Le cher Shiraz échappe à la mort – de facto éléphantesque, spectacle solaire et néanmoins macabre en écho à la décollation en public de la fine guillotine –, sculpte sa maquette enfin juste et honnête avec ses yeux morts, que le bourreau répugne à crever, constatez, Majesté, sa sienne cécité, par conséquent malaxe son âme, modélise ses souvenirs. Retrouvée au terme de dix-huit années, trépassée idem, mystérieuse symétrie, Selima reçoit aussitôt le plus beau des tombeaux, gloire éternelle à base de glaise sensorielle. De charmant, Shiraz devient maintenant émouvant, document désarmant à propos d’un vieil amant, d’un quasi cinglé, par des soldats inoffensifs moqué, tous les jours collé à son ersatz de moucharabieh, inconsolable et inconsolé gardien – tout ceci ne vous rappelle rien ? Derrière l’ouverture en pierre, objectif massif, Shiraz regarde et admire une image, édénique, inaccessible, comme toi et moi une actrice ou un acteur sur un écran de cinéma, à l’instar d’un cinéaste (sur)cadrant sa star. Jusqu’au moment maudit où la chérie s’évanouit, béance d’absence, au symbolisme funeste, réflexif, advenue hors du pathos, hors des trémolos. Que le scénariste William Burton, que le dramaturge Niranjan Pal, que l’acteur-producteur Himanshu Rai, pionnier, poignant, que le réalisateur Franz Osten le devinent ou non – prophétie sur le sable en métaphore du scénario, en préfiguration du programme narratif déjà rétrospectif – et le sachent ou pas, leur Shiraz procède ainsi du cinéma méta, nous raconte un conte au carré, nous confirme que les films, les pires, les meilleurs, peu importe, s’apparentent à des cimetières, à des sépulcres de sons et de lumières, à des lettres d’amour adressées à d’insaisissables destinataires.
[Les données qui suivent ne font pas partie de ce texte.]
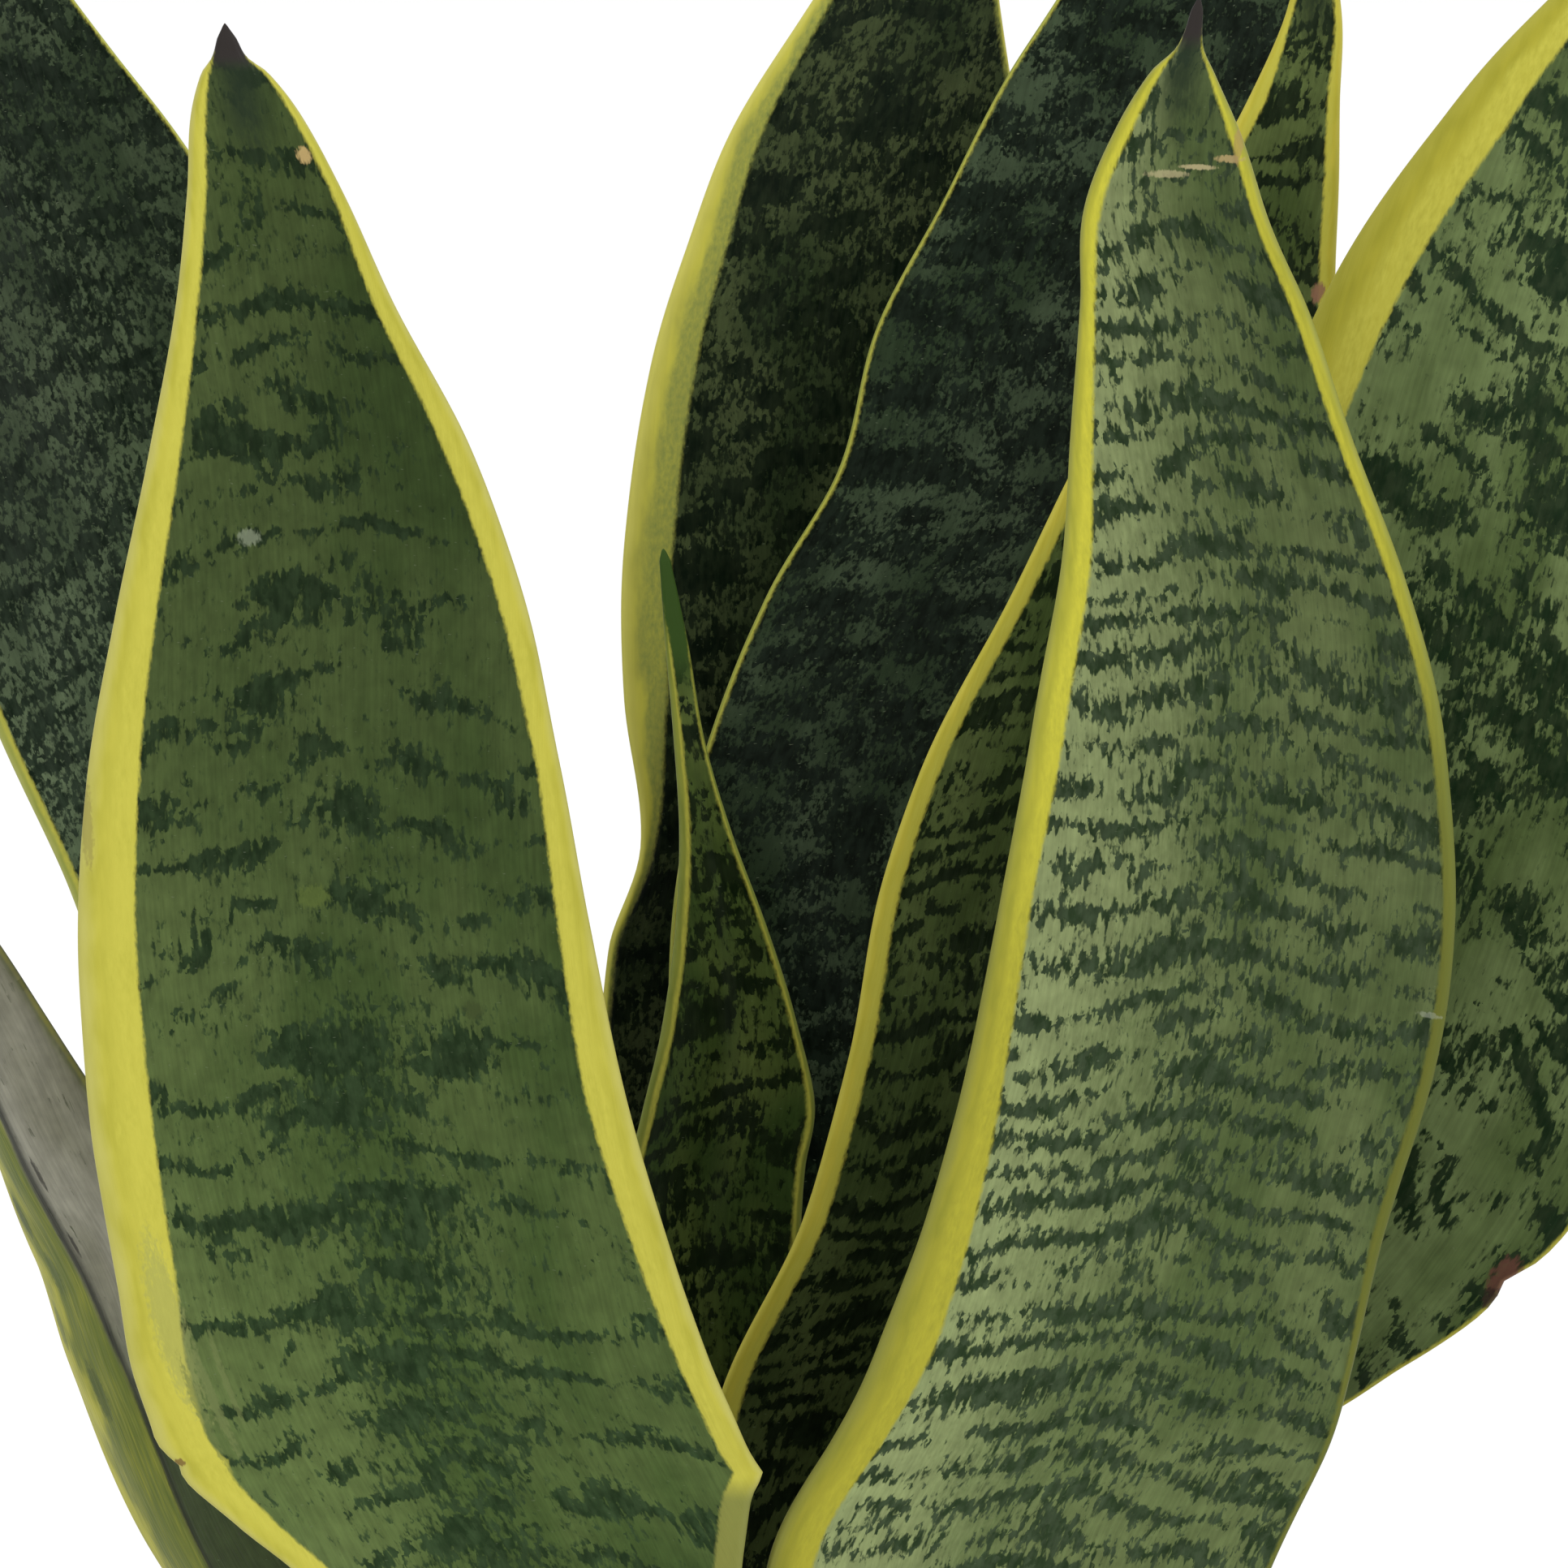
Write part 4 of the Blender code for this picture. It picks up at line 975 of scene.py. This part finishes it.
# pale floor, plain world, two soft lamps and the camera, in metres and watts
studio = {"floorRadius": 14.0, "floorSides": 96, "floor": (0.86, 0.86, 0.86), "world": 1.16}
lamps = {
    "keyLamp": {"place": (1.3, -1.1, 1.1), "size": 0.9, "watts": 9.0},
    "topLamp": {"place": (-0.7, -0.5, 1.8), "size": 1.2, "watts": 4.0},
}
view = {"aim": (0.0, 0.0, 0.272), "elevation": 12.0, "distance": 0.9, "lens": 168.0}

turns = [math.tau * i / studio["floorSides"] for i in range(studio["floorSides"])]
radius = studio["floorRadius"]
floorMesh = bpy.data.meshes.new("floor")
corners = [(radius * math.cos(turn), radius * math.sin(turn), 0) for turn in turns]
floorMesh.from_pydata(corners, [], [tuple(range(len(turns)))])
floor = bpy.data.objects.new("floor", floorMesh)
bpy.context.scene.collection.objects.link(floor)
floorMaterial, floorTree, floorShader = newMaterial("pale_floor", 0.9, 0.1)
plug(floorTree, studio["floor"], floorShader.inputs["Base Color"])
floorMesh.materials.append(floorMaterial)

world = bpy.data.worlds.new("studio")
world.use_nodes = True
world.node_tree.nodes["Background"].inputs["Color"].default_value = (1, 1, 1, 1)
world.node_tree.nodes["Background"].inputs["Strength"].default_value = studio["world"]
bpy.context.scene.world = world
bpy.context.scene.view_settings.view_transform = "Standard"

aim = Vector(view["aim"])
for name, lamp in lamps.items():
    light = bpy.data.lights.new(name, "AREA")
    light.shape = "DISK"
    light.size = lamp["size"]
    light.energy = lamp["watts"]
    holder = bpy.data.objects.new(name, light)
    holder.location = lamp["place"]
    holder.rotation_euler = (aim - Vector(lamp["place"])).to_track_quat("-Z", "Y").to_euler()
    bpy.context.scene.collection.objects.link(holder)

cameraData = bpy.data.cameras.new("camera")
cameraData.lens = view["lens"]
cameraData.sensor_width = 36.0
cameraData.clip_end = 60.0
camera = bpy.data.objects.new("camera", cameraData)
rise = math.radians(view["elevation"])
camera.location = aim + Vector((0, -math.cos(rise), math.sin(rise))) * view["distance"]
camera.rotation_euler = (math.pi / 2 - rise, 0, 0)
bpy.context.scene.collection.objects.link(camera)
bpy.context.scene.camera = camera
print("studio made")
Aux hommes obsédés, blessés, opposés, endeuillés, de douleur et de nudité à égalité, une fois la (même) femme qu’ils aiment enfuie, fragilité de nos joies, brièveté de nos vies, que reste-t-il à faire, à défaire, à refaire, afin de parvenir, à nouveau, à sourire, sinon construire, (se) reconstruire, répondre à la destruction par la création, conférer aux fantômes une immortalité architecturée, filmée, rédigée ? Drame ludique, lucide, distrayant, élégant, tourné vers la vie, vers une active nostalgie, Shiraz examine avec une exactitude détournée les fondements d’un fameux monument, et son modeste mensonge vibre d’une valeureuse vérité. Accompagnée par un casting impeccable, mentionnons les noms des méritants Maya Devi, Seeta Devi, Enakshi Rama Rau et Charu Roy, la « Romance of India » aimable, indémodable, s’orne en sus d’un soundtrack à tomber, à peine ponctué par un coup de feu audacieux, dû à la très douée Anoushka Shankar, fifille de Ravi – la famille de George Harrison versa son obole – et surtout sitariste accomplie, compositrice supérieure, artiste internationale, donc idoine pour ce projet mondialisé, noces rassurantes, stimulantes de l’Occident et de l’Orient. Sans cette quatrième femme fréquentable, musicienne admirable, signataire et instrumentiste d’une partition-improvisation commissionnée, constamment inspirante, inspirée, par Danny Keane & Julian Hepple judicieusement orchestrée, écoute casquée conseillée, Shiraz changerait, perdrait en beauté, en modernité, en sensualité, en résilience apaisée. Pas une seconde imposant, pas si discrètement bouleversant, le titre renaît après cent ans, parle à tous les (sur)vivants, incite à ne pas désespérer, s’isoler, invite plutôt à partager, célébrer, les femmes et les films qui (nous) aident à tenir, qui valent bien tout un empire, qui nous permettront, après-demain, de dépasser le pire, d’avancer vers l’avenir, « invincible été » en chacun logé, Camus ne me contredit, grâce guère dégueulasse affermie par la foi, en moi, en toi, dans ce ciné-là, d’à présent et d’autrefois, en France ou en (Mother) India, oui-da.